ロシア

霧の海の中へ
朝起きると濃い霧が船を包んでいる。
窓を開けてみる。ちょっと寒い。
そりゃそうだ。ここは極東ロシア。緯度もかなり高い。
今日の予定はゾディアックでのアザラシとラッコがいる海のクルーズ。
カメラバッグごと海水を被った気分的なショックがあって、出るのは躊躇する。
とはいえ結局楽しく行くのだけど。
 
その日、千島の海には風がなく、波はゆったり。

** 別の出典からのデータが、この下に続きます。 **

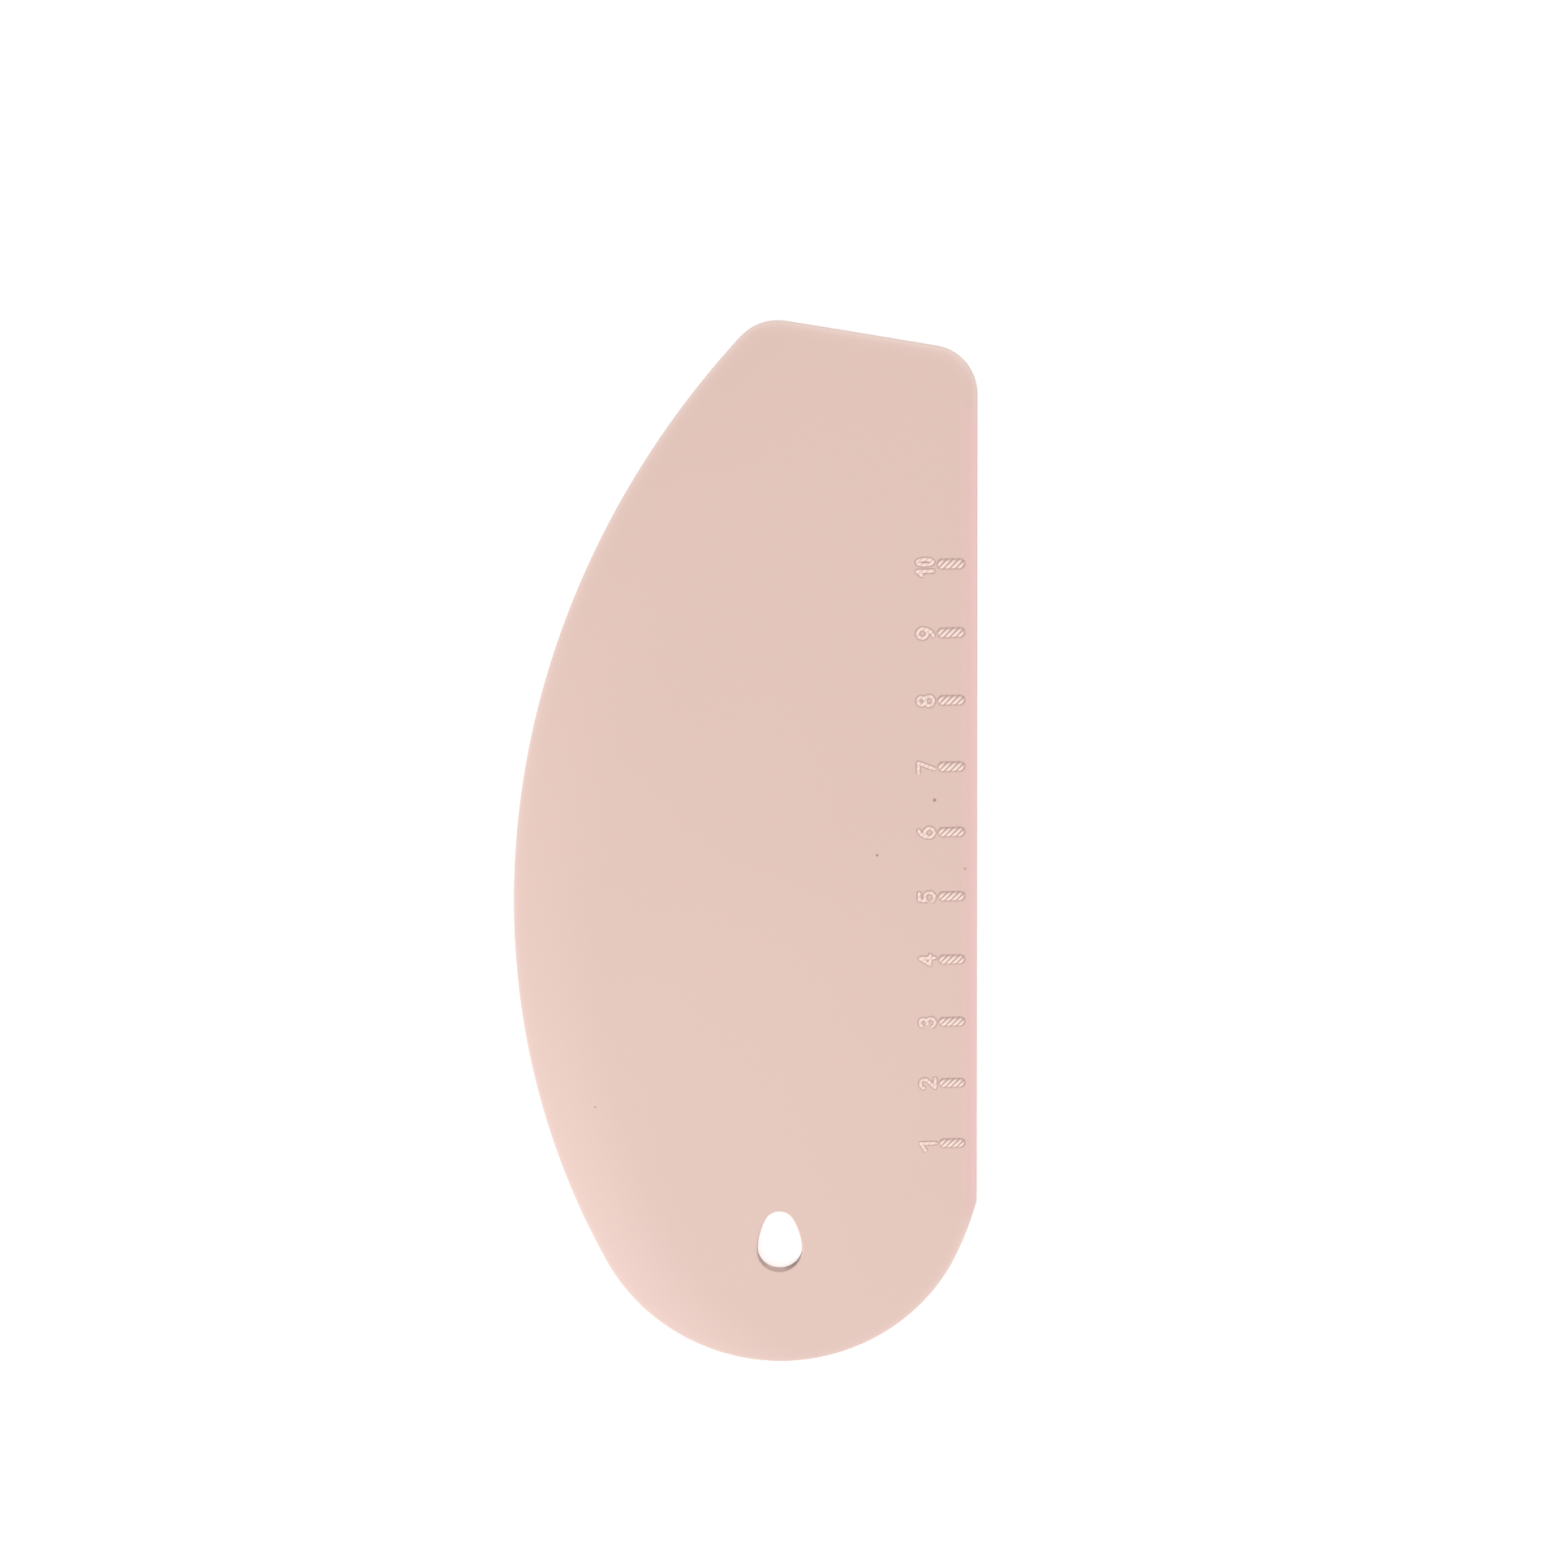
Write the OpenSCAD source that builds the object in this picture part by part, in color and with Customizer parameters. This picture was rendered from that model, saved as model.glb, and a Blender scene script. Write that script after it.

でもポーラボートにとっては大きな波。
アフリカの大砂丘のようにも感じるうねりの中を進んでいく。
 
オリオンIIはあっという間に霧の中に消えていく。
滑るようにゾディアックは進んでいく。
正確には多少跳ねるのだけど、一昨日の波の高い海に比べれば凪のようなもの。
 
エクスペディションチームのアラスターは、かなりスピードを上げる。
他のボートもそれについていく。
緩やかな海だけど、船は小刻みに跳ね続ける。
 
5分くらい走ったろうか。
後ろで、ガン!という音。
振り返る。アンテナが折れている。
無線アンテナ。船と連絡を取る為のアンテナ。たぶん無くてもいいのだけど通信距離を伸ばすためについている。
 
視界がない状況だったから、ちょっと緊張した。